[3D code data]

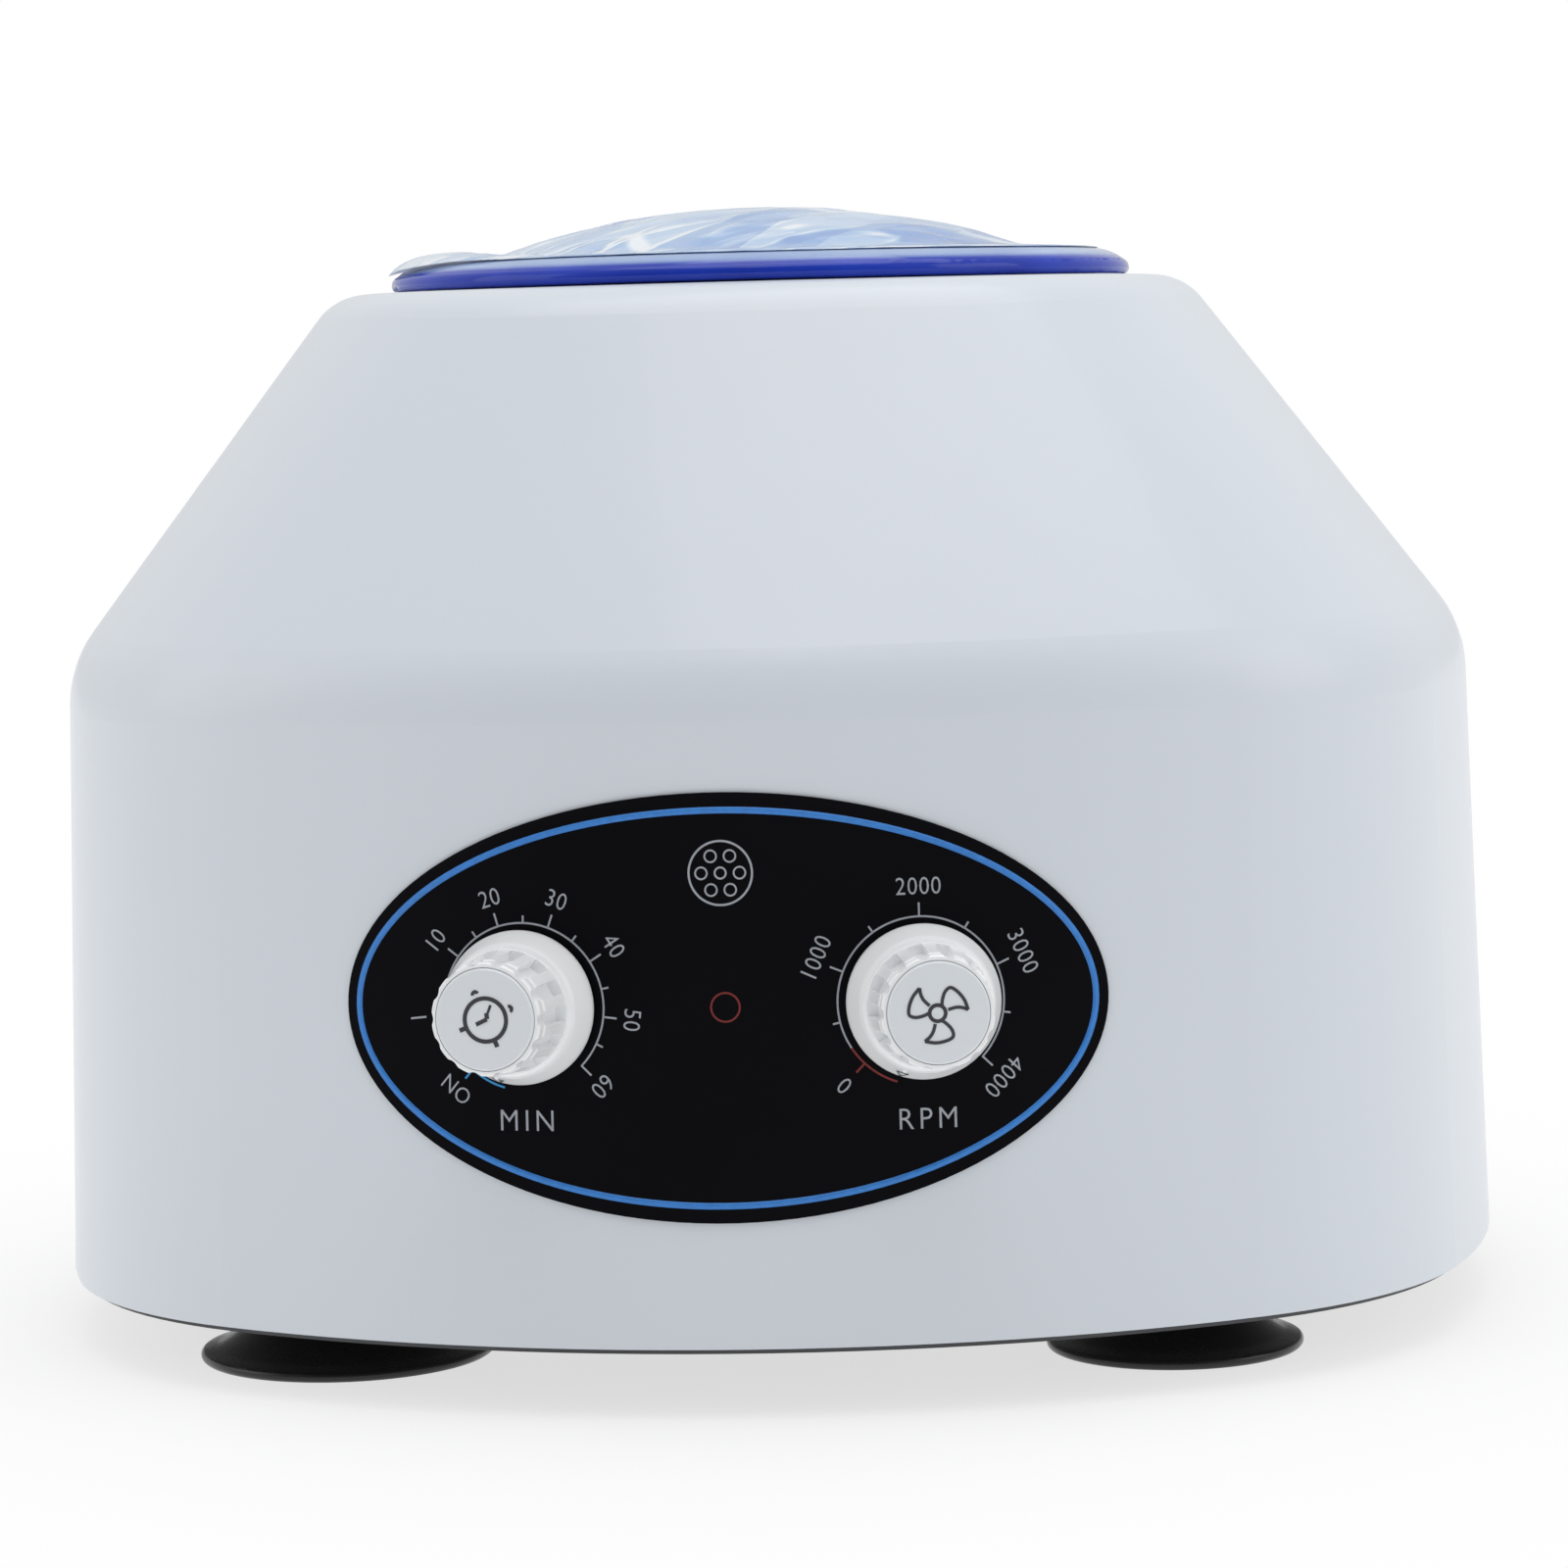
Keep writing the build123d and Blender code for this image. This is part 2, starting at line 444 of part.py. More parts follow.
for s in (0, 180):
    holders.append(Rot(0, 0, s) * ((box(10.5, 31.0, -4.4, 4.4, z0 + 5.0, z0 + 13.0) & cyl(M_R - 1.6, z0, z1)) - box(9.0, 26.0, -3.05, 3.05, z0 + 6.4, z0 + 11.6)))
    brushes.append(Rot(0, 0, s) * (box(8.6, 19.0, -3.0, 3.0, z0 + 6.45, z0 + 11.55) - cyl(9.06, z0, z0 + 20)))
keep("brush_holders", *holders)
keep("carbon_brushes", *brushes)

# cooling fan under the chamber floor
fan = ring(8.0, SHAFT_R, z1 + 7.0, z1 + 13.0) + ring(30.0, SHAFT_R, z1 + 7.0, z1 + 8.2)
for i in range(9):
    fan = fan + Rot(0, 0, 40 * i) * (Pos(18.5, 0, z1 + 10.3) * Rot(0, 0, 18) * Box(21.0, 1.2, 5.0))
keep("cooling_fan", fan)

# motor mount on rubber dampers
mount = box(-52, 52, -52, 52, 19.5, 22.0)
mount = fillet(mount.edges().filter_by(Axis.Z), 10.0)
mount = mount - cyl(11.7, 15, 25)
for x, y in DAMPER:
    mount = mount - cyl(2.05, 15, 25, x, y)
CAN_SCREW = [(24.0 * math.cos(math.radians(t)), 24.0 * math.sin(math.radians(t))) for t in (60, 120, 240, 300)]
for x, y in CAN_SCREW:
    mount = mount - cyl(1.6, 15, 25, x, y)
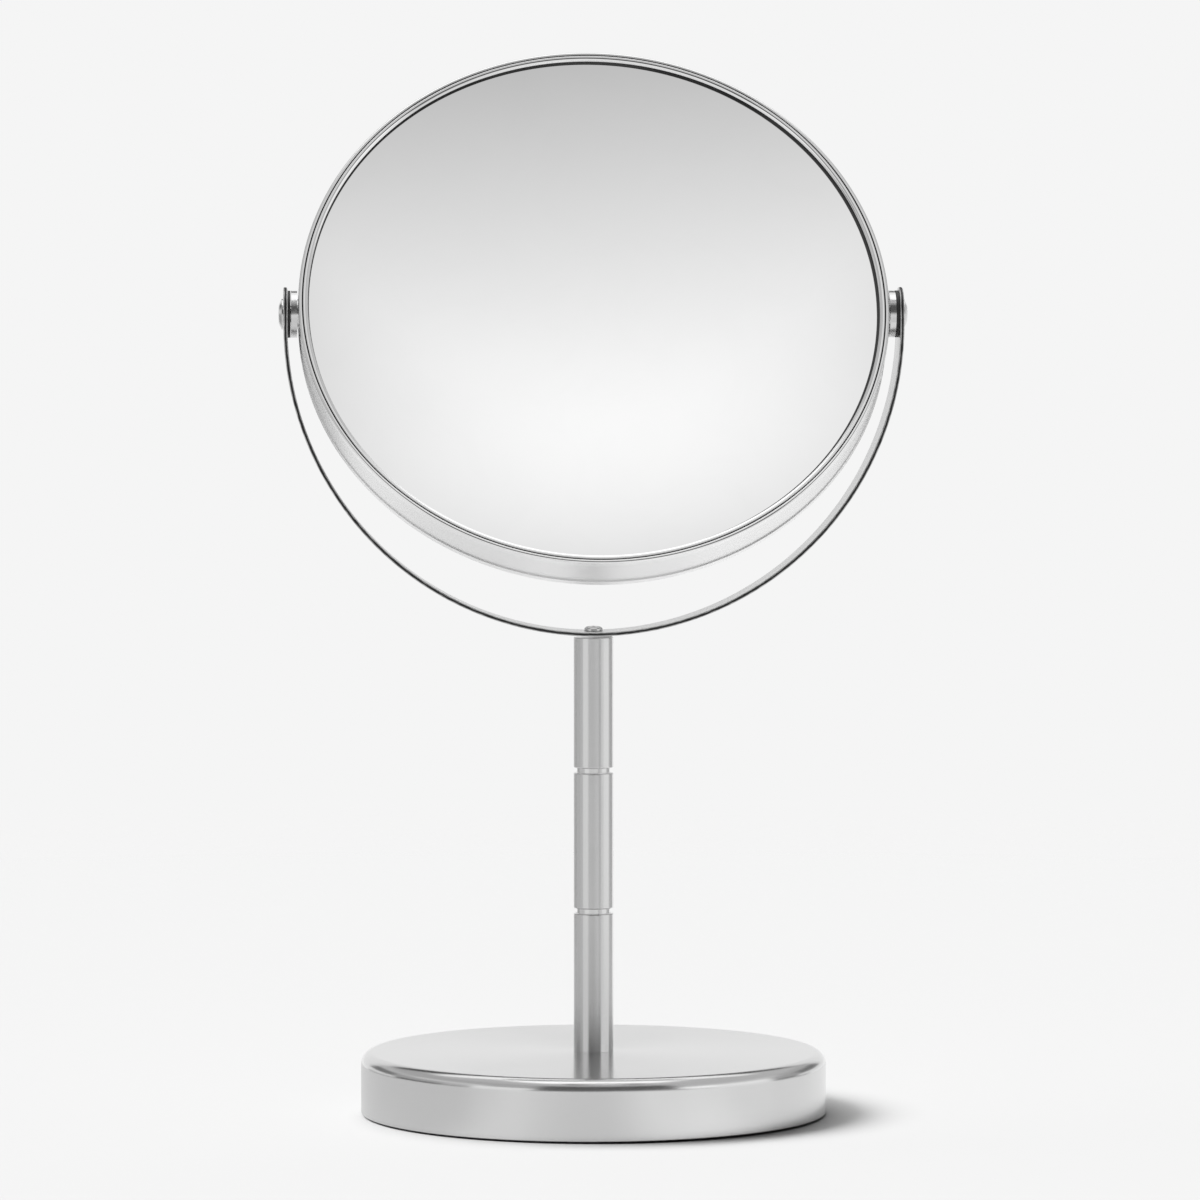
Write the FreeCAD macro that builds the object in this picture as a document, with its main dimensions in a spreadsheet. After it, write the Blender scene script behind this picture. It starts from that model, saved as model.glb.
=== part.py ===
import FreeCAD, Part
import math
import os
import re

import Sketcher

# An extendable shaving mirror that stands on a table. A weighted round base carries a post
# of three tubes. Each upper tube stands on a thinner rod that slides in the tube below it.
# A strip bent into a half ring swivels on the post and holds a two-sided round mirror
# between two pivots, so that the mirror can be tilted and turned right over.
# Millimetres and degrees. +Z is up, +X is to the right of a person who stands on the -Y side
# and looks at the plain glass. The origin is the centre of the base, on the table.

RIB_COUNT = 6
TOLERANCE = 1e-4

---

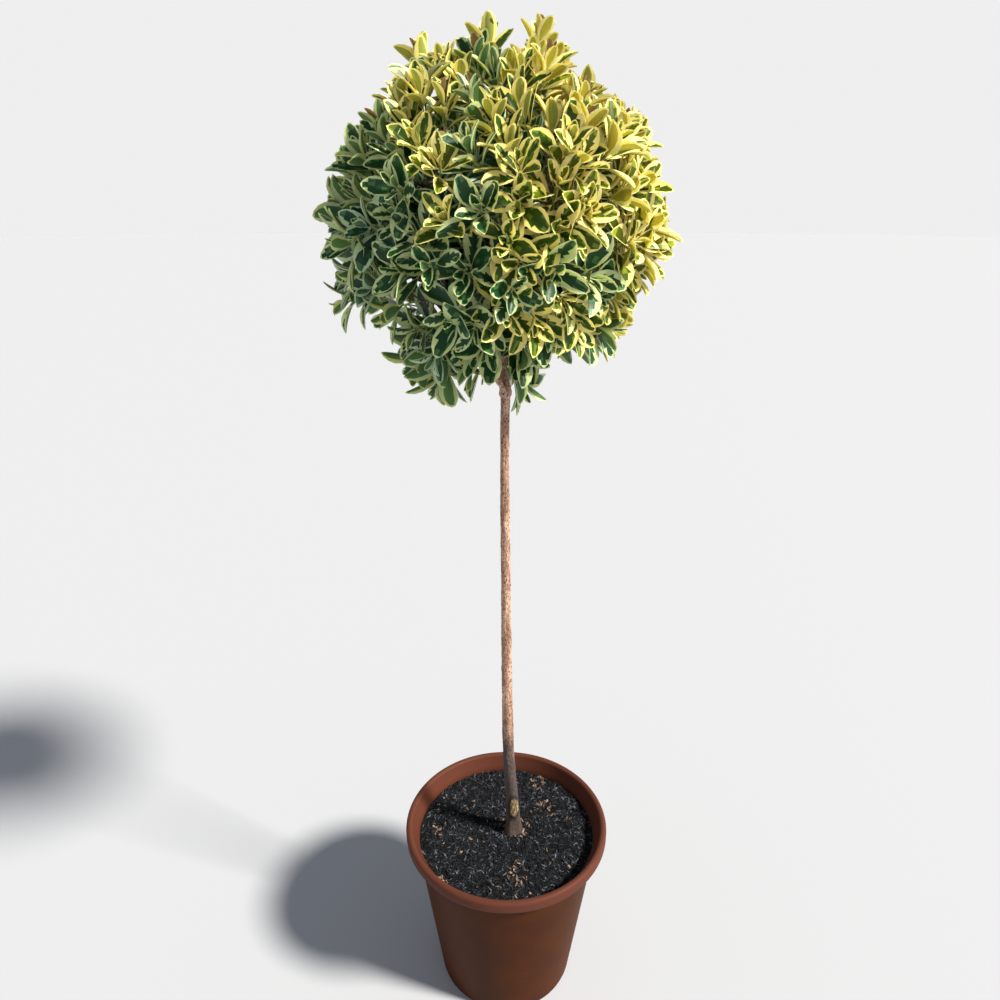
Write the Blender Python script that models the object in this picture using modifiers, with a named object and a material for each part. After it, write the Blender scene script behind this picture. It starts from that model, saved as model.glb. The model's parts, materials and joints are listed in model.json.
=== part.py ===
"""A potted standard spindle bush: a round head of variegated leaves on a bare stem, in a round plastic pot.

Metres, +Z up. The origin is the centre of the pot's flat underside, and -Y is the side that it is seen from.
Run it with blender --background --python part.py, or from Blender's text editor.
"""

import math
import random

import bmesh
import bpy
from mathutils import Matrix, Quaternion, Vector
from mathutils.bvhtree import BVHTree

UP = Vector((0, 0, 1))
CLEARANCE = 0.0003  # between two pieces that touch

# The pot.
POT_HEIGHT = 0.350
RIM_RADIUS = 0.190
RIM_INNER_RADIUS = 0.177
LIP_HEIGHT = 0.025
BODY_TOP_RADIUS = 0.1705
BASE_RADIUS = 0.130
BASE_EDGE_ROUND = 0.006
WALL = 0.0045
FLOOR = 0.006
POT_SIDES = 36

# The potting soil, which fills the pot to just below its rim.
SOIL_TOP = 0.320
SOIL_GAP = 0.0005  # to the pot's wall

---

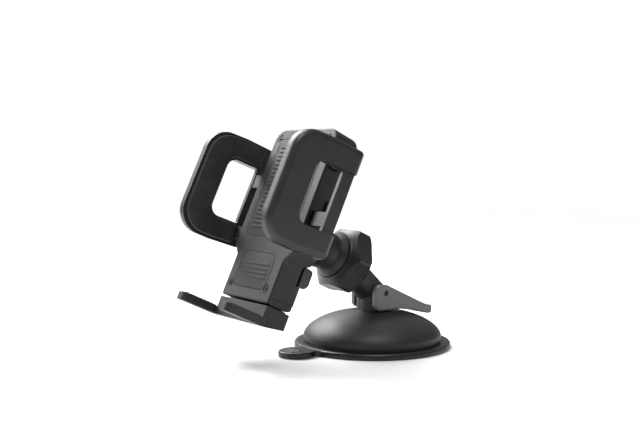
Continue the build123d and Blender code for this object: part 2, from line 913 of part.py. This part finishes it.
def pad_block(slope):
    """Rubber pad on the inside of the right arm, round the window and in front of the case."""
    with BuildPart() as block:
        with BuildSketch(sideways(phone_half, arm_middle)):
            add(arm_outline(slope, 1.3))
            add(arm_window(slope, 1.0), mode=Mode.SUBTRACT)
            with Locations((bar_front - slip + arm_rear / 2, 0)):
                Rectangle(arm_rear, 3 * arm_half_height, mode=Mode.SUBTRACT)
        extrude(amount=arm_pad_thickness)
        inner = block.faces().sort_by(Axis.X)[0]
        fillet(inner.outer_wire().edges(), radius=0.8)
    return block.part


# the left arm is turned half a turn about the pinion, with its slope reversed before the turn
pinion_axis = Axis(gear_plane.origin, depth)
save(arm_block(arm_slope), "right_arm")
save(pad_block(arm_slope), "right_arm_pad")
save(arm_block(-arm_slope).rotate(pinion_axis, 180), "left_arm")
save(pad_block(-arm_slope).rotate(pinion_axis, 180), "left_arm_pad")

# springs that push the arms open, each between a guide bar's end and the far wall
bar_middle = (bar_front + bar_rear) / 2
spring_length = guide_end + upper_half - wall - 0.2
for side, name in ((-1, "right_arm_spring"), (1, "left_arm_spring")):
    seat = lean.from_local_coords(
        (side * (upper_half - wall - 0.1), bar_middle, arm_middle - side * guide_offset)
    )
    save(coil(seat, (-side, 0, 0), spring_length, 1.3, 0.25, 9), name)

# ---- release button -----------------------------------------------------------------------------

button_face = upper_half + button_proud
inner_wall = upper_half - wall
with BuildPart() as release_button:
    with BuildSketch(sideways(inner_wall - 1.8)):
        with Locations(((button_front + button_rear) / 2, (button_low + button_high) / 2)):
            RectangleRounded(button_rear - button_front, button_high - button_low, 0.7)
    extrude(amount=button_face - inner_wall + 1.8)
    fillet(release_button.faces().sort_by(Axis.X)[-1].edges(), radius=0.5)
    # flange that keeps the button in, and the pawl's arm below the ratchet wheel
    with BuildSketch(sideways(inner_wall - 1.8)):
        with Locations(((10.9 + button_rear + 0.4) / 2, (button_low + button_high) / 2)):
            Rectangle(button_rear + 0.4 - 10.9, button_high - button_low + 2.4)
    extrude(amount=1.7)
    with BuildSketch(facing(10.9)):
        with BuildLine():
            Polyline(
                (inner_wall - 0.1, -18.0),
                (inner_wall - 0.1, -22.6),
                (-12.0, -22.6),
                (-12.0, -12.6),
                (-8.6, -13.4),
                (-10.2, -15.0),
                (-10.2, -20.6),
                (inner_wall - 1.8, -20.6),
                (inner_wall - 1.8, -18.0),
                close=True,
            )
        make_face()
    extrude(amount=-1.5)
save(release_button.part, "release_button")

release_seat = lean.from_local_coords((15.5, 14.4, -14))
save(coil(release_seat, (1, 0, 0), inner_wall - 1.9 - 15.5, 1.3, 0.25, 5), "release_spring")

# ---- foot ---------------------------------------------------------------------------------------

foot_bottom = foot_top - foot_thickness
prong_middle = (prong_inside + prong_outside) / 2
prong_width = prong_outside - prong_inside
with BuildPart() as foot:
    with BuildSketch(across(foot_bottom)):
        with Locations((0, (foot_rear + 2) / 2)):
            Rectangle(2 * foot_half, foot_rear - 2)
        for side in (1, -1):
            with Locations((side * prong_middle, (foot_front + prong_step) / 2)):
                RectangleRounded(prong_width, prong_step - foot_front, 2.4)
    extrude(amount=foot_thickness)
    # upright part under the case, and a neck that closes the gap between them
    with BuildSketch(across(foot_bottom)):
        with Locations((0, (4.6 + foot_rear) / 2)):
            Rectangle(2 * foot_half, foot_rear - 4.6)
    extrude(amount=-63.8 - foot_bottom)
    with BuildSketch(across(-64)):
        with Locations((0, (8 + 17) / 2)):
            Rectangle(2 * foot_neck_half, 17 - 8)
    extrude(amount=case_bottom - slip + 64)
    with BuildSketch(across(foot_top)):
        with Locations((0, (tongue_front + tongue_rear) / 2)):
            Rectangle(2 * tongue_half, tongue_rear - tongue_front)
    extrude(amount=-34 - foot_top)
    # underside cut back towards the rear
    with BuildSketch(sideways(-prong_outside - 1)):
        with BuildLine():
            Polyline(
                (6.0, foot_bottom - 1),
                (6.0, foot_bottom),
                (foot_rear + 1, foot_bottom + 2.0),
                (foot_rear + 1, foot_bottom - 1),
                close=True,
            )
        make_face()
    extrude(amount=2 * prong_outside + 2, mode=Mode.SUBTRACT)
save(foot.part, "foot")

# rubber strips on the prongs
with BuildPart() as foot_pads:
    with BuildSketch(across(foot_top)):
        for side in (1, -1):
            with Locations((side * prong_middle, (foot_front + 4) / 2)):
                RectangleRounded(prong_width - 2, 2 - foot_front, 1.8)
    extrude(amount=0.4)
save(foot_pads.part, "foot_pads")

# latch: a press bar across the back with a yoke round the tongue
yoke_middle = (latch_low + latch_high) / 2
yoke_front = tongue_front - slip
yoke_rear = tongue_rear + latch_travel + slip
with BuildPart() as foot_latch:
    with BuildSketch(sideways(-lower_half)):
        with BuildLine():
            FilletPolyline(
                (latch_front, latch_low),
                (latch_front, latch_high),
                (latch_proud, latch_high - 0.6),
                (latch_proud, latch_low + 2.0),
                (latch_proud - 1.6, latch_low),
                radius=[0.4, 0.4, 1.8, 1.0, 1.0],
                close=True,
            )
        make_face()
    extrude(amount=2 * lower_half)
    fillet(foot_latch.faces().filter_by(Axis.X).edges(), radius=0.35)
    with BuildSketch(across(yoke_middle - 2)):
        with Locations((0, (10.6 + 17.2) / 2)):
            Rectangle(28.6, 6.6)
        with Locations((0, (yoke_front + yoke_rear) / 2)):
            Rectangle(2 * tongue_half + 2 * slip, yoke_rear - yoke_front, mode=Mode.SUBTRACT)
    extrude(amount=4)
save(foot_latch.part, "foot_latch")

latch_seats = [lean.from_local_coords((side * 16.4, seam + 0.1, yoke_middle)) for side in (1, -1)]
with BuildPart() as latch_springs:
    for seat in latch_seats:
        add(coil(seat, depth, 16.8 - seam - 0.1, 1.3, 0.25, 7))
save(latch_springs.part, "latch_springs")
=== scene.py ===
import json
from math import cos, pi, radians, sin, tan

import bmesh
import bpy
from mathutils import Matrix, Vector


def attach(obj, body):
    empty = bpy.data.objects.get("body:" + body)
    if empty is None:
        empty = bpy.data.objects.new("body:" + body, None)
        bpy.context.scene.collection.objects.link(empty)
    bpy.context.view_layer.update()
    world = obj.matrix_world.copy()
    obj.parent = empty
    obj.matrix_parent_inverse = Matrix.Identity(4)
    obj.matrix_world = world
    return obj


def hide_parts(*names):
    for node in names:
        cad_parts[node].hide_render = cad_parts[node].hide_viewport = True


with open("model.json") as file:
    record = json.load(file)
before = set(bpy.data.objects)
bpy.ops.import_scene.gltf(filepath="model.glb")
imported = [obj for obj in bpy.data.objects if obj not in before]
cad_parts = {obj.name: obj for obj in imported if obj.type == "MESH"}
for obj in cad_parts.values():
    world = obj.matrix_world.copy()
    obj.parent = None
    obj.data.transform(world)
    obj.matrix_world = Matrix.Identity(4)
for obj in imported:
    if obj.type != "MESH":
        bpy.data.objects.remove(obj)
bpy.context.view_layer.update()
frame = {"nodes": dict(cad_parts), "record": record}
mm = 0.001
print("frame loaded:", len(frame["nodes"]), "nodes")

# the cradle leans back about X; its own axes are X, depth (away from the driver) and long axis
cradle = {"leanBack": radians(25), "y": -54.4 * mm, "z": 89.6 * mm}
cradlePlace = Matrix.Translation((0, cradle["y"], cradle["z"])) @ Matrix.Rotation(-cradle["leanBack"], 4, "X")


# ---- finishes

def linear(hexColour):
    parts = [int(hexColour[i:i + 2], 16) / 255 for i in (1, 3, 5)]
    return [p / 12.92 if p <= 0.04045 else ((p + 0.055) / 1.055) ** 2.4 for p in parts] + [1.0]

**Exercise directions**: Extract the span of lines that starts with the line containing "latch_seats = [lean.from_local_coords((side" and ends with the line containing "record = json.load(file)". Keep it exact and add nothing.

**Final result**:
latch_seats = [lean.from_local_coords((side * 16.4, seam + 0.1, yoke_middle)) for side in (1, -1)]
with BuildPart() as latch_springs:
    for seat in latch_seats:
        add(coil(seat, depth, 16.8 - seam - 0.1, 1.3, 0.25, 7))
save(latch_springs.part, "latch_springs")
=== scene.py ===
import json
from math import cos, pi, radians, sin, tan

import bmesh
import bpy
from mathutils import Matrix, Vector


def attach(obj, body):
    empty = bpy.data.objects.get("body:" + body)
    if empty is None:
        empty = bpy.data.objects.new("body:" + body, None)
        bpy.context.scene.collection.objects.link(empty)
    bpy.context.view_layer.update()
    world = obj.matrix_world.copy()
    obj.parent = empty
    obj.matrix_parent_inverse = Matrix.Identity(4)
    obj.matrix_world = world
    return obj


def hide_parts(*names):
    for node in names:
        cad_parts[node].hide_render = cad_parts[node].hide_viewport = True


with open("model.json") as file:
    record = json.load(file)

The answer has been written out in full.